Unemployment and low labour force participation of women weighs on economic performance


The report suggests that the recent economic slowdown has taken its toll on the region’s labour markets. In India, the unemployment rate rose from an estimated 3.8 per cent in 2011/12 to 4.7 per cent in 2012/13. Gender and regional disparities exist within India’s unemployed population. The unemployment rate among women is estimated at 7.2 per cent, about 3 percentage points higher than among men.

Slow growth, due to weak domestic consumption and investment, continued to have a negative effect on employment in the Islamic Republic of Iran and Pakistan. The report says Pakistan faces pressures due to rapid growth in the labour force, as well as gender disparities among its unemployed population. In the second quarter of 2013, 18.7 per cent of women living in urban areas were unemployed, compared to 6.3 per cent of men.

Stronger export performance projected, but risks remain

Weak demand, particularly in the EU and the US, affected merchandise exports from much of South Asia; however, exports from Bangladesh and India saw some improvement in the course of 2013 as global conditions started to improve. The depreciation of the local currencies in India, Pakistan and Sri Lanka has made their export sectors more competitive. This is likely to support export growth in the coming quarters.
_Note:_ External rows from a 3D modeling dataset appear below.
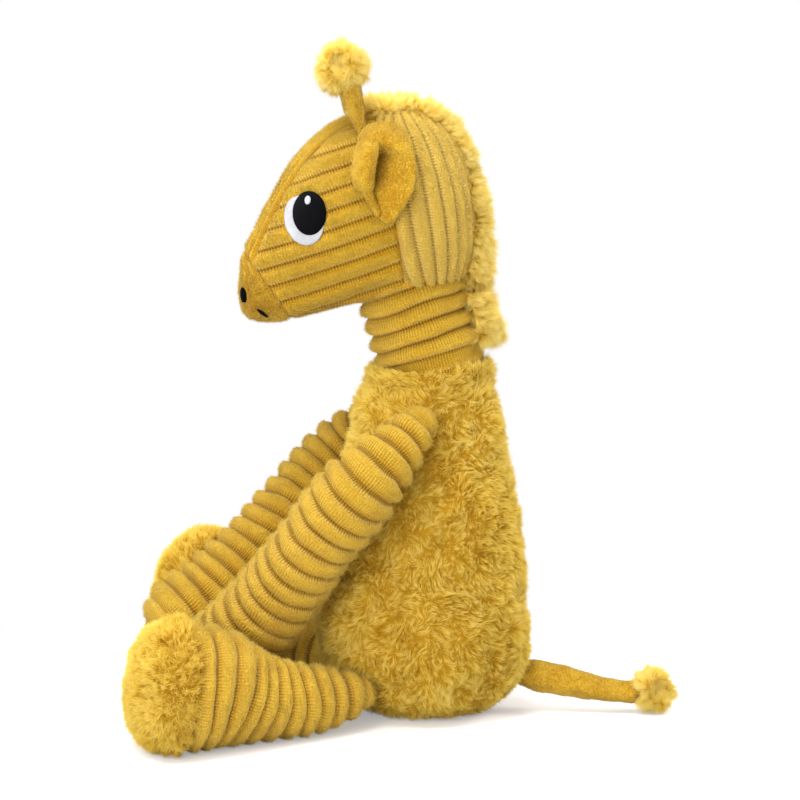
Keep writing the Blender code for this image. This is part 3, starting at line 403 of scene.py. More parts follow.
def growPile(piece, kind, seed, count, lay, weight=None, **changes):
    pile = {**piles["any"], **piles[kind], **changes}
    skin = piece.data
    skin.calc_loop_triangles()
    points, normals = readPoints(skin), readNormals(skin)
    triangles = read(skin.loop_triangles, "vertices", 3, np.int32)
    rng = np.random.default_rng(seed)
    edges = points[triangles]
    area = np.linalg.norm(np.cross(edges[:, 1] - edges[:, 0], edges[:, 2] - edges[:, 0]), axis=1) / 2
    facing = unit(normals[triangles].mean(axis=1))
    chance = area * (weight(edges.mean(axis=1), facing, triangles) if weight else 1)
    share = np.cumsum(chance) / chance.sum()
    chosen = np.minimum(np.searchsorted(share, rng.random(count)), len(triangles) - 1)
    a, b = rng.random((2, count))
    fold = a + b > 1
    a, b = np.where(fold, 1 - a, a), np.where(fold, 1 - b, b)
    bary = np.stack([1 - a - b, a, b], axis=1)[:, :, None]
    corners = triangles[chosen]
    root = (points[corners] * bary).sum(axis=1)
    normal = unit((normals[corners] * bary).sum(axis=1))
    rib = (getAttribute(skin, "rib")[corners] * bary[:, :, 0]).sum(axis=1)
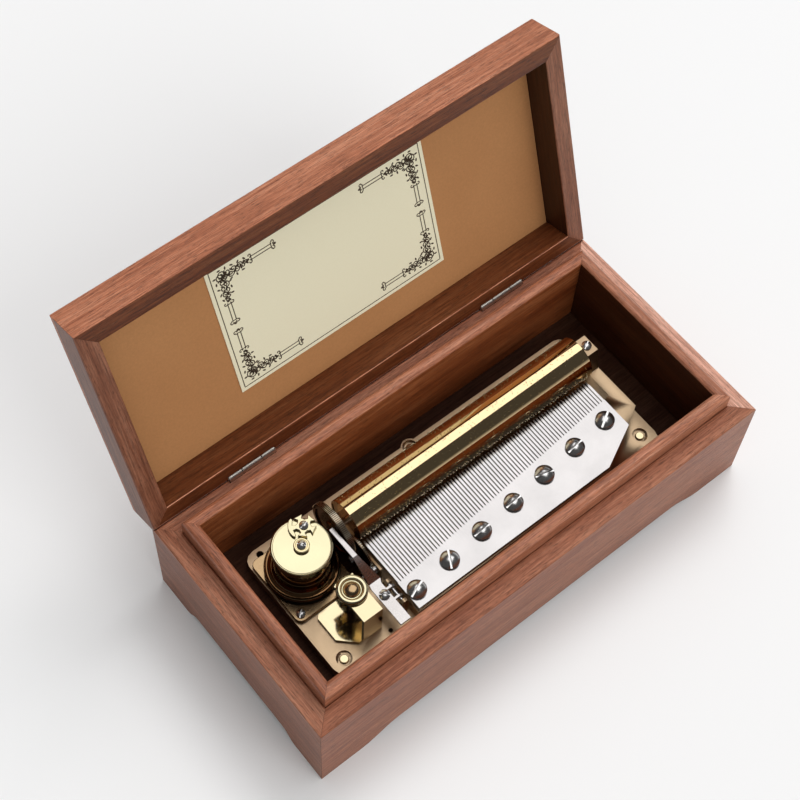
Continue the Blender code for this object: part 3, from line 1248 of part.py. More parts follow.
def build_winding():
    """The winding arbor with its collar, ratchet wheel, click and key."""
    centre = (BARREL_X, BARREL_Y)
    top = BARREL_CAP_TOP + COLLAR_HIGH
    arbor = slotted_screw(centre, top, CROSS_SCREW, SMALL_HEAD_HIGH, ARBOR_NECK,
                          BARREL_CAP_TOP - MM, WINDING_TURN)
    arbor = add_piece("winding_arbor", arbor, "screw_steel", "winding")
    unite(arbor, rod(WINDING_RADIUS, centre, WINDING_LOW, BARREL_CAP_TOP), "winding", "shaft")
    collar_low = BARREL_CAP_TOP + SEAT_GAP
    outline = []
    for i in range(ROUND):
        angle = math.tau * i / ROUND
        near = abs(math.remainder(angle - FINGER_ANGLE, math.tau)) < FINGER_HALF
        radius = COLLAR_RADIUS + (FINGER_PROUD if near else 0.0)
        outline.append((BARREL_X + radius * math.cos(angle), BARREL_Y + radius * math.sin(angle)))
    collar = add_piece("arbor_collar", prism(outline, collar_low, collar_low + COLLAR_HIGH - SEAT_GAP),
                       "gold", "winding")
    cut(collar, rod(ARBOR_NECK + RUN_GAP, centre, collar_low - MM, top + MM), "winding", "bore")

    ratchet_low = BED_UNDER + RATCHET_RISE
    teeth = []
    for i in range(RATCHET_TEETH):
        angle = math.tau * i / RATCHET_TEETH
        teeth.append((BARREL_X + RATCHET_RADIUS * math.cos(angle),
                      BARREL_Y + RATCHET_RADIUS * math.sin(angle)))
        inner = RATCHET_RADIUS - RATCHET_TOOTH
        teeth.append((BARREL_X + inner * math.cos(angle + RATCHET_LEAN),
                      BARREL_Y + inner * math.sin(angle + RATCHET_LEAN)))
    ratchet = add_piece("ratchet_wheel", prism(teeth, ratchet_low, ratchet_low + RATCHET_HIGH),
                        "screw_steel", "winding")
    cut(ratchet, rod(WINDING_RADIUS + RUN_GAP, centre, DRILL_LOW, DRILL_TOP), "winding", "bore")

    click = [(BARREL_X + x * MM, BARREL_Y + y * MM) for x, y in CLICK]
    pocket_top = BED_UNDER + RATCHET_POCKET_HIGH - SEAT_GAP
    add_piece("ratchet_click", prism(click, ratchet_low, pocket_top), "screw_steel", "case")

    hub = [(0, KEY_LOW), (KEY_HUB, KEY_LOW), (KEY_HUB, KEY_TOP), (WINDING_RADIUS + RUN_GAP, KEY_TOP),
           (WINDING_RADIUS + RUN_GAP, WINDING_LOW - SEAT_GAP), (0, WINDING_LOW - SEAT_GAP)]
    key = add_piece("winding_key", lathe(hub, centre, "Z", FINE), "gold", "winding")
    wing = rounded_rectangle(BARREL_X - KEY_WING_SPAN, BARREL_X + KEY_WING_SPAN, KEY_LOW,
                             KEY_LOW + KEY_WING_HIGH, KEY_WING_CORNER)
    wings = prism(wing, BARREL_Y - KEY_WING_THICK / 2, BARREL_Y + KEY_WING_THICK / 2, "Y")
    unite(key, wings, "winding", "wings")
    cut(key, rod(WINDING_RADIUS + RUN_GAP, centre, WINDING_LOW - SEAT_GAP, KEY_TOP + MM),
        "winding", "socket")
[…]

The report notes that the tapering of the Fed’s bond buying programme could result in significant capital outflows, requiring further monetary tightening, especially in India. This could weigh on economic growth. In addition, higher consumer price inflation, resulting for example from subsidy cuts for food and energy or from further depreciations of currencies, could slow household spending and domestic demand, while also limiting room for monetary easing.

WESP is produced at the beginning of each year by the UN Department of Economic and Social Affairs (UN/DESA), the United Nations Conference on Trade and Development (UNCTAD) and the five United Nations regional commissions.